The app tracks the daily physical and mental performance of the team’s 39 World Tour and Continental riders located in 10 countries. Data collected from the team includes geographical location and time zones, quality and quantity of sleep, response to training, muscle soreness, as well as mood, motivation, and stress levels.
Developed by Dimension Data’s Digital Practice in partnership with Team Dimension Data’s riders, and Australia-based MIK Health, Phila is also a communication and data-sharing management tool for the team.
Every day, Phila prompts the riders to complete an assessment via their mobile device. The information is correlated with existing training data captured by the team’s TrainingPeaks application, and is used to monitor training performance alongside overall health and wellness.
“It was crucial that we designed an app which was easy to use 365 days a year, and riders could upload their assessment responses in two to three minutes,” explains Dr Carol Austin, Head of Performance Sport and Medical for Team Dimension Data. “Our goal was to keep the questions to a minimum, but extract the maximum data to identify any factors that could jeopardise our rider’s ability to train – even weather conditions and equipment issues.”
In addition to the riders being geographically distributed, they’re often in different cycles of racing, training, and resting. It’s difficult for riders, coaches, doctors, and performance staff to stay in constant communication. Phila is a simple way to capture key information and share it with the team’s support staff, who can respond immediately to injuries or illness and adapt rider racing and training schedules.”
Scott Gibson, Dimension Data’s Group Executive – Digital Practice said, “The health application is just one component of the collection mechanism for critical data that we’ll feed into the analytics platform we’re building for Team Dimension Data. This data will be enhanced with additional datasets, and the implementation of a machine learning solution together with predictive analytics to improve team planning and management performance.”
Dimension Data is the title sponsor of Team Dimension Data for Qhubeka.

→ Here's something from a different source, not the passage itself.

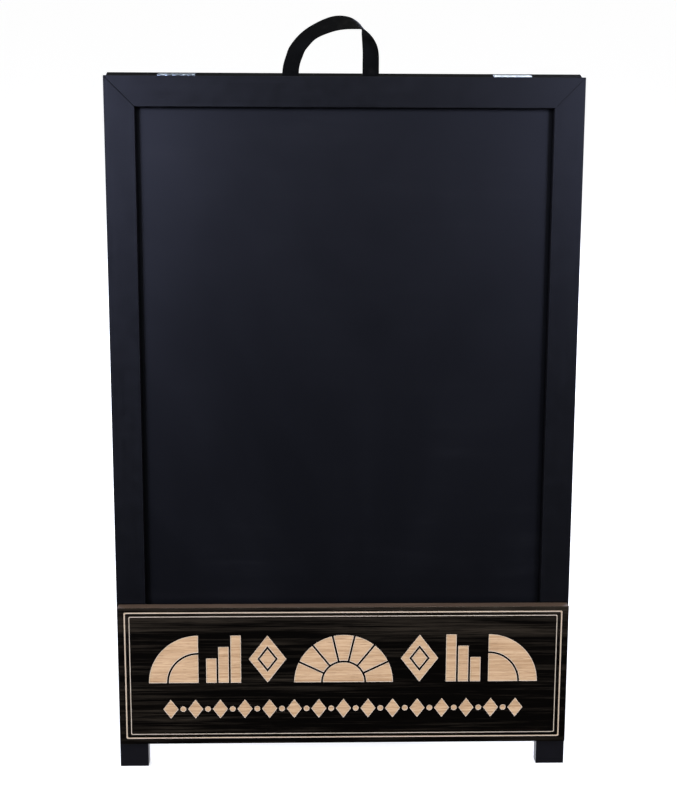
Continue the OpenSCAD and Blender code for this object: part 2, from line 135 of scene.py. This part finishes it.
def black_flags():
    """Black studio cards before and behind the object, which show only in its reflections."""
    s = Shading("flag")
    s.set(base_color=(0, 0, 0), roughness=1.0, specular_ior_level=0.0)
    for way in (-1, 1):
        near, far = way * FLAG_NEAR, way * FLAG_FAR
        lying = [(-FLAG_NEAR_HALF_W, near, MM), (FLAG_NEAR_HALF_W, near, MM),
                 (FLAG_FAR_HALF_W, far, MM), (-FLAG_FAR_HALF_W, far, MM)]
        standing = [(-FLAG_FAR_HALF_W, far, MM), (FLAG_FAR_HALF_W, far, MM),
                    (FLAG_FAR_HALF_W, far, FLAG_HEIGHT), (-FLAG_FAR_HALF_W, far, FLAG_HEIGHT)]
        for corners in (lying, standing):
            flag = sheet("flag", corners, s.material)
            flag.visible_camera = False
            flag.visible_diffuse = False
            flag.visible_shadow = False
            flag.visible_transmission = False


def make_floor():
    reach = FLOOR_REACH
    corners = [(-reach, -reach, 0), (reach, -reach, 0), (reach, reach, 0), (-reach, reach, 0)]
    sheet("floor", corners, floor_material())


def make_sky():
    """A white horizon that dims overhead."""
    world = bpy.data.worlds.new("studio")
    bpy.context.scene.world = world
    world.use_nodes = True
    nodes, links = world.node_tree.nodes, world.node_tree.links
    direction = nodes.new("ShaderNodeTexCoord")
    split = nodes.new("ShaderNodeSeparateXYZ")
    height = nodes.new("ShaderNodeMapRange")
    links.new(direction.outputs["Generated"], split.inputs["Vector"])
    links.new(split.outputs["Z"], height.inputs["Value"])
    height.interpolation_type = "SMOOTHSTEP"
    height.inputs["From Min"].default_value = math.sin(math.radians(SKY_FADE[0]))
    height.inputs["From Max"].default_value = math.sin(math.radians(SKY_FADE[1]))
    height.inputs["To Min"].default_value = 1.0
    height.inputs["To Max"].default_value = SKY_STRENGTH
    links.new(height.outputs["Result"], nodes["Background"].inputs["Strength"])
    nodes["Background"].inputs["Color"].default_value = (1, 1, 1, 1)


def make_lights():
    """Two key lights before each board, and one overhead."""
    for way in (-1, 1):
        for side in (-1, 1):
            azimuth = side * math.radians(KEY_AZIMUTH)
            at = Vector((math.sin(azimuth), way * math.cos(azimuth), 0)) * KEY_DISTANCE
            at.z = KEY_HEIGHT
            watts = KEY_WATTS * (1 + way * side * KEY_LEFT_BIAS)
            softbox("key", at, (side * KEY_AIM[0], 0, KEY_AIM[1]), KEY_SIZE, watts, KEY_COLOUR)
    softbox("overhead", (0, 0, OVERHEAD_HEIGHT), (0, 0, 0), (OVERHEAD_SIZE, OVERHEAD_SIZE),
            OVERHEAD_WATTS, (1, 1, 1))


# ---- Material helpers ----

class Shading:
    """A Principled material and short ways to add nodes to it."""

    def __init__(self, name, tilt=0.0):
        self.material = bpy.data.materials.new(name)
        self.material.use_nodes = True
        self.tree = self.material.node_tree
        self.shader = self.tree.nodes["Principled BSDF"]
        coordinates = self.tree.nodes.new("ShaderNodeTexCoord")
        upright = self.tree.nodes.new("ShaderNodeMapping")
        upright.inputs["Rotation"].default_value = (tilt, 0, 0)
        self.link(coordinates.outputs["Object"], upright.inputs["Vector"])
        self.place = upright.outputs["Vector"]
        level = self.tree.nodes.new("ShaderNodeSeparateXYZ")
        self.link(coordinates.outputs["Object"], level.inputs["Vector"])
        self.height = level.outputs["Z"]
        split = self.tree.nodes.new("ShaderNodeSeparateXYZ")
        self.link(coordinates.outputs["Normal"], split.inputs["Vector"])
        self.facing_up = split.outputs["Z"]
        self.facing_out = self.math("MULTIPLY", split.outputs["Y"], -1.0 if tilt > 0 else 1.0)

    def link(self, source, target):
        self.tree.links.new(source, target)

    def set(self, **values):
        for name, value in values.items():
            self.feed(self.shader, name.replace("_", " ").title().replace("Ior", "IOR"), value)

    def feed(self, node, socket, value):
        if isinstance(value, bpy.types.NodeSocket):
            self.link(value, node.inputs[socket])
        elif isinstance(value, tuple) and len(value) == 3 and node.inputs[socket].type == "RGBA":
            node.inputs[socket].default_value = (*value, 1)
        else:
            node.inputs[socket].default_value = value

    def scaled(self, scale):
        """The place on the object, in metres, stretched by scale along x, y and z."""
        mapping = self.tree.nodes.new("ShaderNodeMapping")
        mapping.inputs["Scale"].default_value = scale
        self.link(self.place, mapping.inputs["Vector"])
        return mapping.outputs["Vector"]

    def noise(self, scale, detail=4.0, roughness=0.55, distortion=0.0):
        """Noise with scale cells a metre along x, y and z."""
        node = self.tree.nodes.new("ShaderNodeTexNoise")
        self.link(self.scaled(scale), node.inputs["Vector"])
        node.inputs["Scale"].default_value = 1.0
        node.inputs["Detail"].default_value = detail
        node.inputs["Roughness"].default_value = roughness
        node.inputs["Distortion"].default_value = distortion
        return node.outputs["Fac"]

    def math(self, operation, first, second=0.0):
        node = self.tree.nodes.new("ShaderNodeMath")
        node.operation = operation
        self.feed(node, 0, first)
        self.feed(node, 1, second)
        return node.outputs["Value"]

    def between(self, value, low, high, to_low=0.0, to_high=1.0):
        """value mapped from low..high to to_low..to_high, and held there outside it."""
        node = self.tree.nodes.new("ShaderNodeMapRange")
        self.link(value, node.inputs["Value"])
        node.inputs["From Min"].default_value = low
        node.inputs["From Max"].default_value = high
        node.inputs["To Min"].default_value = to_low
        node.inputs["To Max"].default_value = to_high
        return node.outputs["Result"]

    def mix(self, share, first, second):
        node = self.tree.nodes.new("ShaderNodeMix")
        node.data_type = "RGBA"
        self.feed(node, "Factor", share)
        for socket, colour in ((node.inputs[6], first), (node.inputs[7], second)):
            if isinstance(colour, bpy.types.NodeSocket):
                self.link(colour, socket)
            else:
                socket.default_value = (*colour, 1)
        return node.outputs[2]

    def bump(self, height, distance, strength=1.0, under=None):
        node = self.tree.nodes.new("ShaderNodeBump")
        self.link(height, node.inputs["Height"])
        node.inputs["Distance"].default_value = distance
        node.inputs["Strength"].default_value = strength
        if under is not None:
            self.link(under, node.inputs["Normal"])
        return node.outputs["Normal"]

    def worn_edge(self, radius):
        """1 on an outside edge, falling to 0 within radius of it."""
        bevel = self.tree.nodes.new("ShaderNodeBevel")
        bevel.samples = 4
        bevel.inputs["Radius"].default_value = radius
        geometry = self.tree.nodes.new("ShaderNodeNewGeometry")
        dot = self.tree.nodes.new("ShaderNodeVectorMath")
        dot.operation = "DOT_PRODUCT"
        self.link(bevel.outputs["Normal"], dot.inputs[0])
        self.link(geometry.outputs["Normal"], dot.inputs[1])
        return self.between(dot.outputs["Value"], 0.995, 0.86)

    def hollow(self, distance):
        """1 in the open, falling to 0 beside a wall within distance."""
        node = self.tree.nodes.new("ShaderNodeAmbientOcclusion")
        node.samples = 8
        node.inputs["Distance"].default_value = distance
        return node.outputs["AO"]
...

However, says Gibson, the sponsorship is not just about financial investment in the team. “In the same way that we believe the technologies of the new digital age will help our clients achieve their business outcomes, we aim to develop digital technologies that will assist Team Dimension Data to achieve their 2020 vision of winning the Tour de France.

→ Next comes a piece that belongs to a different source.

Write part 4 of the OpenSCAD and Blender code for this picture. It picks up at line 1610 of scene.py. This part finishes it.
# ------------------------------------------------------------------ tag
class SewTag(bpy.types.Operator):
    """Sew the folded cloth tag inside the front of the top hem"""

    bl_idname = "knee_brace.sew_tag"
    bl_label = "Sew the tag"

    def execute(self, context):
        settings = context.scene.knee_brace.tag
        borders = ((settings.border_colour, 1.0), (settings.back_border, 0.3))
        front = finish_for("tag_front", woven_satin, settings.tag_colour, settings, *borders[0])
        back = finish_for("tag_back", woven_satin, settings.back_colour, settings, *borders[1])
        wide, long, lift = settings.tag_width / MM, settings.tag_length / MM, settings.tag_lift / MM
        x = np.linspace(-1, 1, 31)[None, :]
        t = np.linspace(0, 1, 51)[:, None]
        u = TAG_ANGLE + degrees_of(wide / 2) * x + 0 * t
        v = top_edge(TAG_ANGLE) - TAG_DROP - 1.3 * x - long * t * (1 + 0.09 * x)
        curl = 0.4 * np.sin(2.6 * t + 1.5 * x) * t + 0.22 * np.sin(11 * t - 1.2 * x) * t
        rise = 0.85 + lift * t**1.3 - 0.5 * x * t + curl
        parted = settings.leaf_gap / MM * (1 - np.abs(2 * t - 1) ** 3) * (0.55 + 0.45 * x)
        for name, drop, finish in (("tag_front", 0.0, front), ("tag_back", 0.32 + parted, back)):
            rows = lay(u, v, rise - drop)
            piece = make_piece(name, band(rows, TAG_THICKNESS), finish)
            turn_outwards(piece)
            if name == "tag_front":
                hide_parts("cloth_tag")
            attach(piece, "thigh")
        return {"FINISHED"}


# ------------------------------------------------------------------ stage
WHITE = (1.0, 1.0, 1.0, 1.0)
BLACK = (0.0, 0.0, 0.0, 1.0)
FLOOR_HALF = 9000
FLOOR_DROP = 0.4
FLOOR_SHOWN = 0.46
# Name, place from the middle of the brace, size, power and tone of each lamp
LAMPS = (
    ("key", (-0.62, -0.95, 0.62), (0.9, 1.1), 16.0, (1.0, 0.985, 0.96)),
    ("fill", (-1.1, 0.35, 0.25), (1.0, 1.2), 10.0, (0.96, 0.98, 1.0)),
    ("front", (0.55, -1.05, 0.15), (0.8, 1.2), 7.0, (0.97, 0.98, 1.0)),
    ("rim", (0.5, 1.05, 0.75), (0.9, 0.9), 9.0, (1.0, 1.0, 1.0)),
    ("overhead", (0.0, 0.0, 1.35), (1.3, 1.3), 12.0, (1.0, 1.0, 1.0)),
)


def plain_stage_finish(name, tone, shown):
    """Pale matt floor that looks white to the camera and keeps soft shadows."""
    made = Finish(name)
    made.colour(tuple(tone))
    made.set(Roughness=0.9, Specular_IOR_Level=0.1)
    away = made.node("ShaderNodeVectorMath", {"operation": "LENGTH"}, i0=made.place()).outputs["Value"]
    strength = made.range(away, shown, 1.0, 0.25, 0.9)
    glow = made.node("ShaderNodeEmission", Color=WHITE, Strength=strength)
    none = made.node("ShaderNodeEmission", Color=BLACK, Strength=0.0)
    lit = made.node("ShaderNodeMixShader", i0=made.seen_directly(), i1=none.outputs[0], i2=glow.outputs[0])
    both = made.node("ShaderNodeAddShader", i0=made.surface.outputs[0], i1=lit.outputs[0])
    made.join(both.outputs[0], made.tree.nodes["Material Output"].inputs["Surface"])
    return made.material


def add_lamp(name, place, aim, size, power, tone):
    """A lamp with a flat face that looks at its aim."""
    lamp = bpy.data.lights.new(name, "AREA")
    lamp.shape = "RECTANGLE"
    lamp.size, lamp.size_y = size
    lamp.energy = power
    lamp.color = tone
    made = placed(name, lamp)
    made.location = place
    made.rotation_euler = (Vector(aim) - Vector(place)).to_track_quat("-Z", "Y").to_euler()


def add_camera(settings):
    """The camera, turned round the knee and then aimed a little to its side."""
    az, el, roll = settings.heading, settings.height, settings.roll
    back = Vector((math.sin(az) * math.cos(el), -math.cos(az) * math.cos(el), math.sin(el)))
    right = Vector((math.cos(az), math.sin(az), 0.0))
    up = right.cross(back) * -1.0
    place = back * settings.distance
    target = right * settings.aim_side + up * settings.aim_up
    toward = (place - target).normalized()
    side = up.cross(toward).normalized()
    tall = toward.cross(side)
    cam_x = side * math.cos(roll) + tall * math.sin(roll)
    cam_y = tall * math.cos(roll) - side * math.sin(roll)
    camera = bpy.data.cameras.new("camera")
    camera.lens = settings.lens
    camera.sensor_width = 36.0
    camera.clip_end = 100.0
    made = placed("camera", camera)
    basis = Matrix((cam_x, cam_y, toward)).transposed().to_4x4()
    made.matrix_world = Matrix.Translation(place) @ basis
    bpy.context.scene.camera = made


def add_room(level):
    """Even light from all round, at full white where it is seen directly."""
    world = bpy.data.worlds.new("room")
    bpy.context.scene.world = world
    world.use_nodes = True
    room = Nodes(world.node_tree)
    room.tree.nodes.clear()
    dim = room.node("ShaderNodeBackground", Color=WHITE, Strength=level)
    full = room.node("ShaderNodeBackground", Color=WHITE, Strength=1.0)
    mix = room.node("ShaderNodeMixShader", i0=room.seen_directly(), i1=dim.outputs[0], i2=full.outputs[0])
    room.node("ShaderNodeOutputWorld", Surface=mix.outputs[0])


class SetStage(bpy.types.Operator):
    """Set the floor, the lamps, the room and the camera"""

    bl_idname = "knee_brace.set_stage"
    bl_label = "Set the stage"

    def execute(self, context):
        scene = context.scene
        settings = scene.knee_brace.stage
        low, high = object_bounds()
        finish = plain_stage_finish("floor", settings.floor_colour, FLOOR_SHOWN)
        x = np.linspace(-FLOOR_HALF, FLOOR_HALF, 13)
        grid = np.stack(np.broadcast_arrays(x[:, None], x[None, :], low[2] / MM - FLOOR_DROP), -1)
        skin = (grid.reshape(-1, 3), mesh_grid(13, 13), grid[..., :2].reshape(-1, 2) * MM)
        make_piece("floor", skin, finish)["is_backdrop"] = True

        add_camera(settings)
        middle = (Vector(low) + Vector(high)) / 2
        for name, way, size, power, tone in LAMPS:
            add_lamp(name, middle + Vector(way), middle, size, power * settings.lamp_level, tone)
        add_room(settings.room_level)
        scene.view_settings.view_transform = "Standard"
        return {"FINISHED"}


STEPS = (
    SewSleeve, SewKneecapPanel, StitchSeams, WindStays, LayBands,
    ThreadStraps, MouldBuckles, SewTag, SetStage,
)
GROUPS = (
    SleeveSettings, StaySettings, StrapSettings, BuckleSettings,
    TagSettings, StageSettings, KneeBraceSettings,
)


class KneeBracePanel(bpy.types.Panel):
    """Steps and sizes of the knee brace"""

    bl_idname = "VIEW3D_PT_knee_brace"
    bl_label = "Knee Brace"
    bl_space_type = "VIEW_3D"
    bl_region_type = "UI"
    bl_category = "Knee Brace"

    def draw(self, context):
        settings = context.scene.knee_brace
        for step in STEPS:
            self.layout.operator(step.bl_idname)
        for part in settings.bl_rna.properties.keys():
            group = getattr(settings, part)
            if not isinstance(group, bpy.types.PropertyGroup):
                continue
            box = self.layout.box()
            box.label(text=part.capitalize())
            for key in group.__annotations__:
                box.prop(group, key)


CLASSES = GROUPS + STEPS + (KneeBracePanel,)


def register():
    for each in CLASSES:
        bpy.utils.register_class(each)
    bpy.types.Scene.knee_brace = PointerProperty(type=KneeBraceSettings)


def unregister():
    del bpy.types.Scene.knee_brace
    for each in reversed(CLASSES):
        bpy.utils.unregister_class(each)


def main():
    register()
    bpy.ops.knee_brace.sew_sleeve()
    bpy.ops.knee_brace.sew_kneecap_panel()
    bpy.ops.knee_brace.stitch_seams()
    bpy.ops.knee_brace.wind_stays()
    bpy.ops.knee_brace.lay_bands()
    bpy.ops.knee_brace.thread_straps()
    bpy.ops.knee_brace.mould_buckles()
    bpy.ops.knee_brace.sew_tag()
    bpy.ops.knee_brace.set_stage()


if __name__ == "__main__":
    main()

More about the health and wellness data collected from Team Dimension Data’s riders
Location of each rider: Which country and continent the riders are in when racing or training.
Travel: The teams’ performance management need to understand the impact that travel has on the health and performance of riders, for example the impact that travel across time zones may have on the riders.

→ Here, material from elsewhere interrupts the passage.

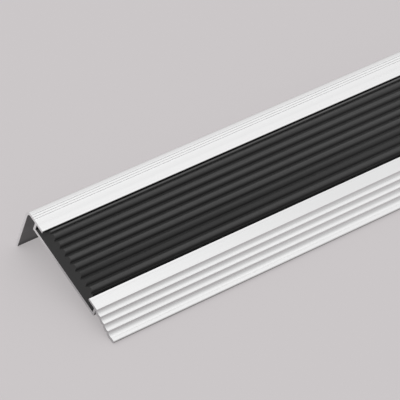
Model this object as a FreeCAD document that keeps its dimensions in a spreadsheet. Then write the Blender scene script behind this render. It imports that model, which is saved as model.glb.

Sleep: Data such as whether the rider sleeps at home, in a hotel, or on an aircraft is collected; and where he slept the previous night; what time the rider fell asleep and woke up, how long the rider slept; the quality of sleep; and the altitude at which the rider slept and woke up, which is very important on a science level.
General wellbeing: Using scientifically validated scales that are simple to answer, riders are asked to rate their mood levels each day, their motivation and current stress levels, if they’re feeling fatigued, or have muscle soreness.
Training: Riders are asked to provide a subjective view on their performance in training – or racing the previous day: did they perform as expected? What’s really important about this data is how the rider feels about his training: what his rating was on perceived exertion? Is the rider responding well to the training that the coach prescribed? Did the effort feel like a 7/10, a 5/10, or a 9/10?
Management: Was the rider able to train that day, and if the answer is no, was it the weather? Was he ill or injured? Or is there something else happening such as a bike fail? Even a stuffy nose is acted on. While a blocked nose may not appear to be serious, in the past, riders have ignored the blocked nose and it turned into pneumonia.